Which was something else that immediately got my goat. The idea that quantum physics somehow “proves everything is interconnected” is a gross misrepresentation and oversimplification of the field. One could the same of gravity; technically distant planets and stars have a gravitational effect on you but as Carl Sagan used to say the OB/GYN who delivered you had more of a gravitational influence on you than any celestial body. What constitutes “you” as opposed to “everyone and everything else” can be simply demonstrated by a thought experiment I hope no one will actually try: shoot yourself in the foot. What isn’t crying out in pain isn’t you. “You” are defined by the set of private concepts that no other entity can access. And as the popular web comic xkcd pointed out, any attempt to use “quantum physics” to justify an argument should immediately set off your bullshit alarms anyway. Or, as explain xkcd put it:
Many of the phenomena studied in quantum mechanics are counter to common sense and can only be expressed in complex mathematics. Yet, since the field is fundamental to our understanding of reality, it is commonly cited to support broad sweeping philosophical generalizations. This practice can be seen in the real world by listening to a discussion between first-year philosophy students or attending the Burning Man Festival.

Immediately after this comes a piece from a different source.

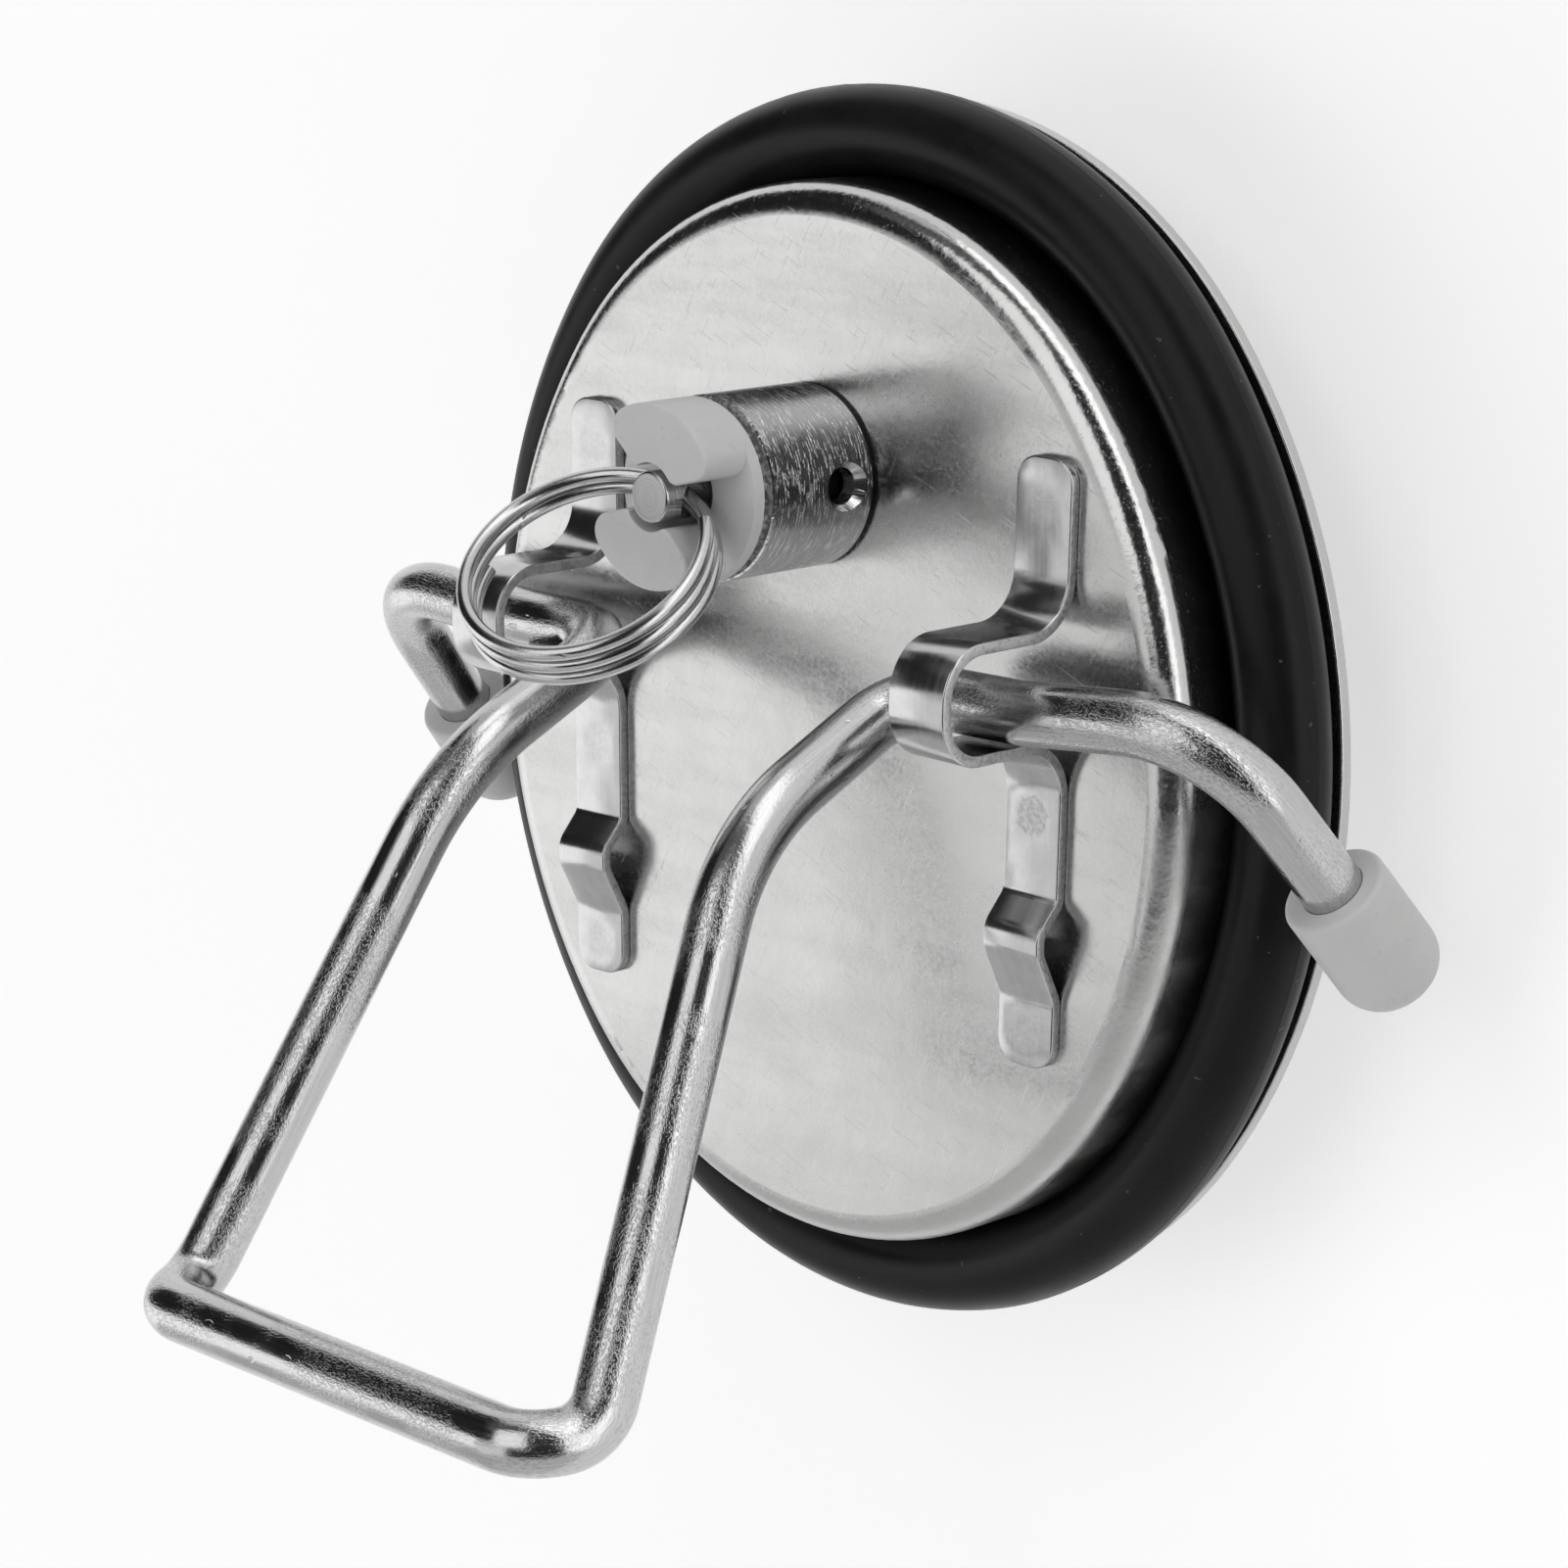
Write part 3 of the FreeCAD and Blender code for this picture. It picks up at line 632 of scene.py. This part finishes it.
def moulded_plastic(name, values, roughness, softness):
    """Matte moulded plastic: eggshell surface with faint clouds and rubbed spots."""
    material, sheet, shader = new_material(name)
    where = sheet.add("ShaderNodeTexCoord").outputs["Object"]
    cloud = sheet.noise(where, 220.0, 3.0, 0.55)
    fine = sheet.noise(where, 3000.0)
    specks = sheet.span(sheet.noise(where, 1300.0, 0.0), 0.76, 0.80)
    tone = sheet.math("SUBTRACT", sheet.spread(cloud, 0.40, 0.60), sheet.times(specks, 0.25))
    sheet.feed(shader, {
        "Base Color": sheet.shade(tone, values, 0.88, 1.12),
        "Roughness": sheet.spread(cloud, roughness - 0.05, roughness + 0.05),
        "Specular IOR Level": 0.35,
        "Subsurface Weight": softness,
        "Subsurface Scale": 1.0 * MM,
        "Normal": sheet.bumps((cloud, 0.02 * MM), (fine, 0.003 * MM)),
    })
    return material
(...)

(For the record, the speaker in this video is a fringe-theory economist.)
The misuse of science doesn’t stop there. The speaker goes on to indict science for failing to address issues philosophers would classify as “existential angst”; the idea that we’re all supposed to be morbidly depressed and anxious because “life is meaningless”. This is a misuse of science because no one ever claimed that science could determine “the meaning of life” (except when it does; more on that later). Science can only answer scientific questions. What constitutes a scientific question is a matter of debate of course. The department has a three-credit course on the subject, which I recommend, but the short version is that for a question to present a valid line of scientific inquiry you must have a clear idea of what you are looking for, where you will search for it and how you will recognize it when you find it. You have to be able to form a coherent hypothesis and devise experiments to test it. You can’t do any of that with “the meaning of life”, even if only because you’d be hard-pressed to define it in the first place so you’d know what to look for. It does not impugn science in the least to concede that while it may be the single most powerful intellectual tool at our disposal we still need the rest of the toolbox to deal with life.

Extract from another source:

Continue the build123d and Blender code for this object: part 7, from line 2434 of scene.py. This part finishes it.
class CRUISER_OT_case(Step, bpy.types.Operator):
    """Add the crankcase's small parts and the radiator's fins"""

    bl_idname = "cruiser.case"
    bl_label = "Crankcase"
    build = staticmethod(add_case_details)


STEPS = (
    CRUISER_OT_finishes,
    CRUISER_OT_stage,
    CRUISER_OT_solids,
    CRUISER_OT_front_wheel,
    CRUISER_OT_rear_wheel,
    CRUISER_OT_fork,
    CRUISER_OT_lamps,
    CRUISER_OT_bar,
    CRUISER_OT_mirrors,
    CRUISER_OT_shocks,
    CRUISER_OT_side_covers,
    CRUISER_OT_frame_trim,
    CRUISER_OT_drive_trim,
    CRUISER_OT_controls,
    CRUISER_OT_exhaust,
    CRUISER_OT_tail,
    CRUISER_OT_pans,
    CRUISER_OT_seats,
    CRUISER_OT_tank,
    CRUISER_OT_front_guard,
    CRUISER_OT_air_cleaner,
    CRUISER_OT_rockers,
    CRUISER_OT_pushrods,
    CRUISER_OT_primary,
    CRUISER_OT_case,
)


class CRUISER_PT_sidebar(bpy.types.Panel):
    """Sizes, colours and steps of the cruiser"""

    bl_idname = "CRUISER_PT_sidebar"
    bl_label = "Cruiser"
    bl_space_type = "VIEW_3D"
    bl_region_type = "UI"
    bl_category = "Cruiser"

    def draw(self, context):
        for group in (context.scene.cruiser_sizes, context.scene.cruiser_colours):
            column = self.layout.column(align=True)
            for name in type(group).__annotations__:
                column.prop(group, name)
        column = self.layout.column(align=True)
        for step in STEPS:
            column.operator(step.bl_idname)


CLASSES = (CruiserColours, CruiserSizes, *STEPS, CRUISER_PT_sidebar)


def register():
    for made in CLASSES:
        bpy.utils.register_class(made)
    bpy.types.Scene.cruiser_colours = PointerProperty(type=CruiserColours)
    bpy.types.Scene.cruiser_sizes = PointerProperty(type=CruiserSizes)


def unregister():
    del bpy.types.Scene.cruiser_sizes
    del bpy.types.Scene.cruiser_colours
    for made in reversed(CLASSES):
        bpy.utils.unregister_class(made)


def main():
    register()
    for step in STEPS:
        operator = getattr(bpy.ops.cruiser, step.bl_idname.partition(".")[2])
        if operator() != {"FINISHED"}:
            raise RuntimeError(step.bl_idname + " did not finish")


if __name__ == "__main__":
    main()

So how do we deal with the “meaninglessness of life”? The speaker would have us believe that the only answer is service to others. This is where we get to the part that I think of as sugar coated evil because while this may be a warm, fuzzy “feel good” message to me it’s soul-destroying propaganda. It’s a plea for people to give up their own dreams and aspirations in favor of joining some wannabe Borg Collective. There is no moral imperative to sacrifice your own needs, wants or prosperity for the sake of others. You incur no debt via the mere fact of your existence. If you want to spend your life in service to others, in whole or in part, then by all means go right ahead. And if you don’t, you shouldn’t feel guilty or ashamed of that.

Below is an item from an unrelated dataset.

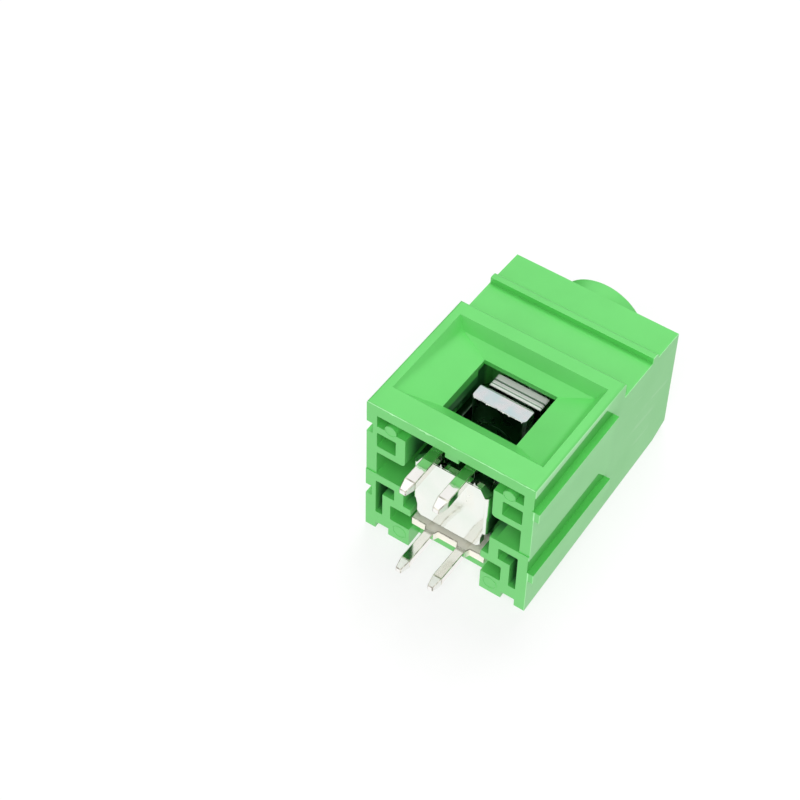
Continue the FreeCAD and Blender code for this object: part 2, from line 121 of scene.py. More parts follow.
# The moulding's left side, right side and front face, in millimetres of the row frame
LEFT = -7.5
RIGHT = 7.5
FRONT = -7.285

# The wire channel and the hook pockets, where shade is painted: an axis, where the painted shade starts
# along it and where it is full
CHANNEL = (
    ("X", 4.47, 4.45),
    ("Y", -4.75, -4.50),
    ("Y", 3.90, 3.60),
    ("Z", 0.10, 1.60),
    ("Z", 11.50, 11.00),
)
POCKETS = (
    ("X", 6.58, 6.56),
    ("X", 5.25, 5.27),
    ("Y", 1.50, 1.52),
    ("Y", 5.62, 5.60),
    ("Z", 0.10, 0.80),
    ("Z", 8.60, 8.50),
)
POCKET_SHADE = 0.9

# The right side's frosted face, the ribs on it, its front strip where a highlight is painted, and the core
# line above which shade is painted
SIDE_START = 7.455
RIB_FLANK = (7.56, 7.95)
# Painted highlight: where the side's bright front strip lies and how it leans
STRIP_EDGE = (-6.285, -6.435)
STRIP_TOP = (10.7, 9.9)
STRIP_LEAN = 0.0357
# Painted shade: above these heights the frosted side is painted darker
CORE_SHADE_LINE = (11.1, 12.1)

# Faces that keep the mould's polish: where they lie, and how squarely they look along an axis
POLISHED_STRIP = (RIGHT - 0.12, RIGHT - 0.04)
POLISHED_FLANK = (RIGHT - 0.05, RIGHT + 0.45)
FLANK_TOP = 11.5
FACING = 0.9
EDGE_ON = 0.3

# Heights of the metal's zones, in millimetres above the board
FRONT_TIP = -2.9
BACK_TIP = -3.2
TIP_FADE = -0.04
DULL_START = 0.05
# Painted highlight: the cream band on the front pins' fold
FOLD_HIGHLIGHT_BAND = (0.46, 0.60)
# Painted shade: above this height the strip inside the block is darkened
STRIP_SHADE_START = 2.4
# Painted shade: above this height the cage's inside is darkened
CAGE_SHADE_START = 1.4
LIP_START = 9.05
# Painted shade: two dark lines on the cut ends at the cage's top
LIP_SHADE_LINES = ((9.36, 9.46), (9.78, 9.93))
# Painted shade: below this height the plate and the screw are darkened
PLATE_UNDERSIDE = 6.74
# Painted shade: a dark line in the plate's groove
PLATE_GROOVE = (7.97, 8.06)
PLATE_SHADE = 8.24

# Where the cut front of the cage's top layers starts and is full, in millimetres of the row frame
LIP_FRONT = (-3.97, -4.0)

# The four outer corners of the cage's sole, in millimetres
SOLE_EAR_START = 3.38
SOLE_EAR_TOP = 0.45
SOLE_CORNER = 3.06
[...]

I keep a stack of books I semi-humorously refer to as The Seven Books That Contain Everything You Really Need to Know. Two of them, Lao-Tzu and Chuang-Tzu, point out that the value of things is found in their emptiness. Life actually is meaningless and that’s a very good thing because a life that came supplied with meaning wouldn’t be your life. It would be someone else’s. You can’t fill a cup that’s already full so be glad that the meaning of your life is not something you are given, but something you add. I said above that “science doesn’t tell us the meaning of life except when it does”, meaning that while the statements about the world science gives us may not give life meaning there are those who do find that the practice of scientific inquiry is what gives their lives meaning. If you don’t find that to be true for yourself that’s nothing to be concerned about or ashamed of, and certainly not a black mark against science itself. It just means in all likelihood you’re not cut out to be a scientist and there’s nothing wrong with that. There’s a path out there that does suit you: go find it.
A few weeks before this video was linked to the group I linked a comic that quoted Bill Watterson, creator of Calvin and Hobbes. Skipping to the end:
To invent your own life’s meaning is not easy, but it’s still allowed, and I think you’ll be happier for the trouble.
This video does the same thing the “corporate master” in the comic does, only with a seemingly friendlier manner: it attempts to tell you not just what to do with your life, but what you should want to do with your life.
And that’s no one’s decision but yours.